• _Description of the task_: Set down the material below in full, matching it exactly.
- - -
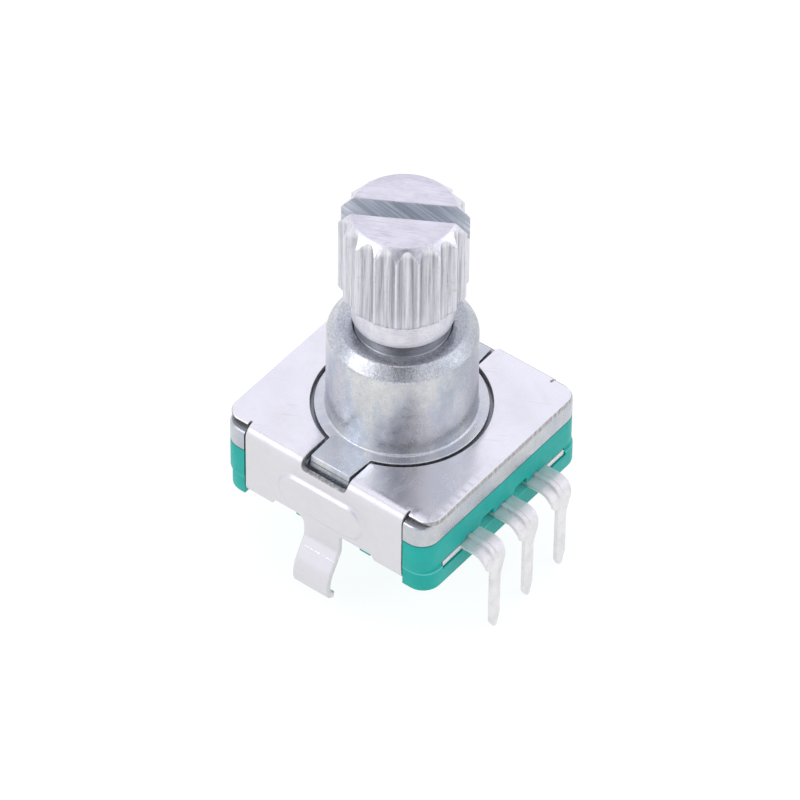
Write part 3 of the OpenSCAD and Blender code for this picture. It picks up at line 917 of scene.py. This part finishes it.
def build_base():
    top = flange_bottom - 0.004
    upper = plate("base_moulded", rounded_corners(2 * body_x, 2 * body_y, BODY_CORNER),
                  parting_z, top, 0.045)
    lower = plate("lower", rounded_corners(2 * body_x - 0.04, 2 * body_y, BODY_CORNER,
                                           -LOWER_SHIFT),
                  base_bottom, parting_z + 0.02, 0.035)
    pad = plate("pad", rounded_corners(SEAT_PAD_W, SEAT_PAD_W, 1.0), base_lo[2], 1.0, 0.06)
    combine(upper, [lower, pad], "UNION")
    combine(upper, flap_recess("recess", base_lo[2] - PAST, top + PAST, False), "DIFFERENCE")
    wall = -body_y
    outside, beneath = wall - PAST, -PAST
    cuts = [lathe("cavity", [(0, cavity_floor), (CAVITY_R, cavity_floor), (CAVITY_R, 5),
                             (0, 5)], 128),
            lathe("pilot", [(0, PILOT_FLOOR), (PILOT_HOLE_R, PILOT_FLOOR), (PILOT_HOLE_R, 5),
                            (0, 5)], 48)]
    for s in (-1, 1):
        for t in (-1, 1):
            ys = sorted((t * 2.85, t * flap_half))
            cuts.append(side_block("claw_pocket", s, body_x - 0.85, body_x + PAST,
                                   (ys[0], beneath), (ys[1], CLAW_POCKET_TOP)))
        window = side_block("window", s, PITCH + STRIP_W / 2 - 0.05, FRAME_END,
                            (outside, parting_z - 0.17), (wall + 0.35, strip_top))
        cuts.append(soften(window, 0.05, 2, 30))
        cuts.append(side_block("lead_slit", s, PITCH, FRAME_END - 0.04,
                               (outside, strip_top - LEAD_T), (wall + 0.75, strip_top - 0.001)))
        cuts.append(side_block("pad_slot", s, 2.8, 4.0, (-4.2, cavity_floor + 0.001),
                               (-2.7, 1.8)))
    for i in (-1, 0, 1):
        x = i * PITCH
        cuts.append(block("strip_slot", (x - STRIP_W / 2, outside, cavity_floor - 0.001),
                          (x + STRIP_W / 2, -3.4, strip_top)))
        # The rib's own notch, and the small sink above it.
        notch = rounded_path([(x - 0.3, strip_top - 0.1), (x - 0.24, strip_top + 0.16, 0.08),
                              (x + 0.12, strip_top + 0.16, 0.08), (x + 0.2, strip_top - 0.1)])
        cuts.append(prism("rib_notch", notch, outside, wall + 0.14, "y"))
    # Beside two of the strips the wall falls away towards the terminal.
    for x in (-STRIP_W / 2, PITCH - STRIP_W / 2):
        ramp = rounded_path([(x - 0.95, outside), (x - 0.95, wall), (x - 0.35, wall + 0.26, 0.3),
                             (x + 0.02, wall + 0.34), (x + 0.02, outside)])
        cuts.append(soften(prism("wall_pocket", ramp, parting_z + 0.001, parting_z + 0.62),
                           0.05, 2, 30))
    # Under the flaps the bottom is rebated, except at two short tongues.
    for s in (-1, 1):
        for low, high in ((-flap_half, -2.5), (-1.9, 1.2), (1.8, flap_half)):
            cuts.append(side_block("rebate", s, REBATE_X, body_x + PAST, (low, beneath),
                                   (high, REBATE_TOP)))
        cuts.append(side_block("tongues", s, REBATE_X, body_x + PAST, (-2.6, beneath),
                               (1.9, TONGUE_BOTTOM)))
    combine(upper, cuts, "DIFFERENCE")
    finish_piece(upper, "base", "housing", [green_moulding()], 34)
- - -
• _Solution for this problem_:
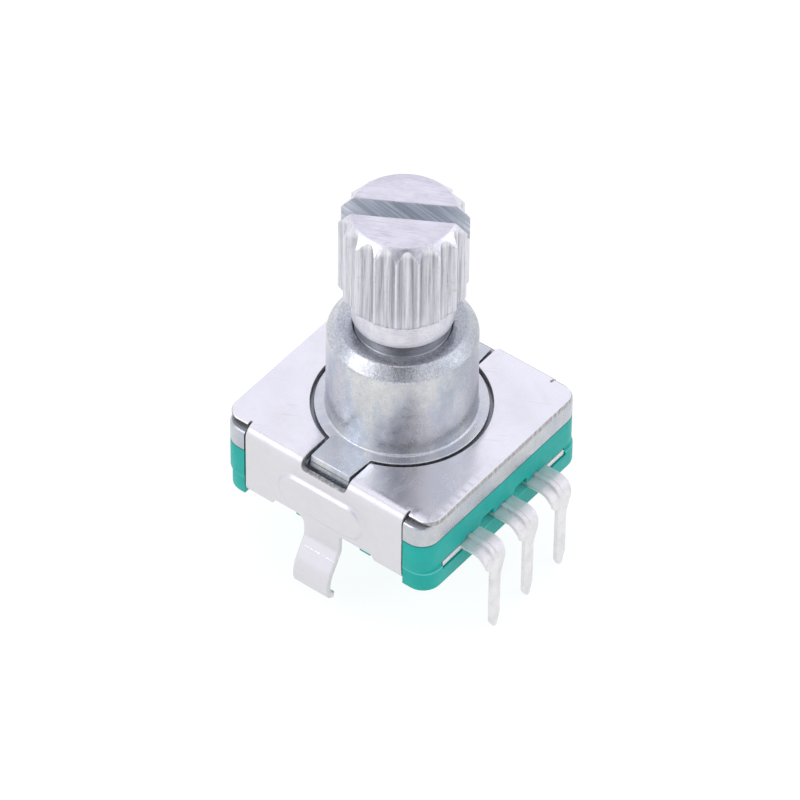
Write part 3 of the OpenSCAD and Blender code for this picture. It picks up at line 917 of scene.py. This part finishes it.
def build_base():
    top = flange_bottom - 0.004
    upper = plate("base_moulded", rounded_corners(2 * body_x, 2 * body_y, BODY_CORNER),
                  parting_z, top, 0.045)
    lower = plate("lower", rounded_corners(2 * body_x - 0.04, 2 * body_y, BODY_CORNER,
                                           -LOWER_SHIFT),
                  base_bottom, parting_z + 0.02, 0.035)
    pad = plate("pad", rounded_corners(SEAT_PAD_W, SEAT_PAD_W, 1.0), base_lo[2], 1.0, 0.06)
    combine(upper, [lower, pad], "UNION")
    combine(upper, flap_recess("recess", base_lo[2] - PAST, top + PAST, False), "DIFFERENCE")
    wall = -body_y
    outside, beneath = wall - PAST, -PAST
    cuts = [lathe("cavity", [(0, cavity_floor), (CAVITY_R, cavity_floor), (CAVITY_R, 5),
                             (0, 5)], 128),
            lathe("pilot", [(0, PILOT_FLOOR), (PILOT_HOLE_R, PILOT_FLOOR), (PILOT_HOLE_R, 5),
                            (0, 5)], 48)]
    for s in (-1, 1):
        for t in (-1, 1):
            ys = sorted((t * 2.85, t * flap_half))
            cuts.append(side_block("claw_pocket", s, body_x - 0.85, body_x + PAST,
                                   (ys[0], beneath), (ys[1], CLAW_POCKET_TOP)))
        window = side_block("window", s, PITCH + STRIP_W / 2 - 0.05, FRAME_END,
                            (outside, parting_z - 0.17), (wall + 0.35, strip_top))
        cuts.append(soften(window, 0.05, 2, 30))
        cuts.append(side_block("lead_slit", s, PITCH, FRAME_END - 0.04,
                               (outside, strip_top - LEAD_T), (wall + 0.75, strip_top - 0.001)))
        cuts.append(side_block("pad_slot", s, 2.8, 4.0, (-4.2, cavity_floor + 0.001),
                               (-2.7, 1.8)))
    for i in (-1, 0, 1):
        x = i * PITCH
        cuts.append(block("strip_slot", (x - STRIP_W / 2, outside, cavity_floor - 0.001),
                          (x + STRIP_W / 2, -3.4, strip_top)))
        # The rib's own notch, and the small sink above it.
        notch = rounded_path([(x - 0.3, strip_top - 0.1), (x - 0.24, strip_top + 0.16, 0.08),
                              (x + 0.12, strip_top + 0.16, 0.08), (x + 0.2, strip_top - 0.1)])
        cuts.append(prism("rib_notch", notch, outside, wall + 0.14, "y"))
    # Beside two of the strips the wall falls away towards the terminal.
    for x in (-STRIP_W / 2, PITCH - STRIP_W / 2):
        ramp = rounded_path([(x - 0.95, outside), (x - 0.95, wall), (x - 0.35, wall + 0.26, 0.3),
                             (x + 0.02, wall + 0.34), (x + 0.02, outside)])
        cuts.append(soften(prism("wall_pocket", ramp, parting_z + 0.001, parting_z + 0.62),
                           0.05, 2, 30))
    # Under the flaps the bottom is rebated, except at two short tongues.
    for s in (-1, 1):
        for low, high in ((-flap_half, -2.5), (-1.9, 1.2), (1.8, flap_half)):
            cuts.append(side_block("rebate", s, REBATE_X, body_x + PAST, (low, beneath),
                                   (high, REBATE_TOP)))
        cuts.append(side_block("tongues", s, REBATE_X, body_x + PAST, (-2.6, beneath),
                               (1.9, TONGUE_BOTTOM)))
    combine(upper, cuts, "DIFFERENCE")
    finish_piece(upper, "base", "housing", [green_moulding()], 34)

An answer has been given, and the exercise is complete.